That’s more than Major League Baseball generates from TV in an entire seven-month season. That’s not much less than what the NBA commands in an entire season. It also blows up ancient thinking that basketball and baseball are the No. 2 and No. 3 sporting passions in America. No, move aside for college football, which even has come around to compensating players, thanks to the Supreme Court, if they are prominent enough to warrant fast-food commercials and free cars from local dealers who were sneak-providing them anyway.
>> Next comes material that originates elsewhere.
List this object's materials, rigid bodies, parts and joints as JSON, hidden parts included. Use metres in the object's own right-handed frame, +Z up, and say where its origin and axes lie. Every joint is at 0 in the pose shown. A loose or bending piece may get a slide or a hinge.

If ever a weekend reminded us of the college game’s clout and ability to seize a national attention span, it was the one that concluded Sunday, when Lincoln Riley merrily filled the USC vacancy and became the latest head coach to push the $100 million threshold. Of course, Riley would leave Oklahoma, where he’d have dealt with monstrous SEC competition in four years, for southern California, where a fertile recruiting region awaits, including quarterbacks who know he turned Kyler Murray and Baker Mayfield into Heisman Trophy winners. Of course, he’s headed to Hollywood, where USC’s wealthy, influential power base approved his record-breaking deal and also will shower lucrative NIL opportunities — for names, images, likenesses — upon recruits who don’t have enough reasons as it is to choose Tommy Trojan U., such as sunny skies and mid-70s temperatures for Riley’s opening news conference. Back on the prairie in Norman, where cold weather is arriving soon, quarterback Spencer Rattler received two vehicles from an automotive group and a deal with Raising Cane’s chicken chain — then played like chicken bleep and was benched.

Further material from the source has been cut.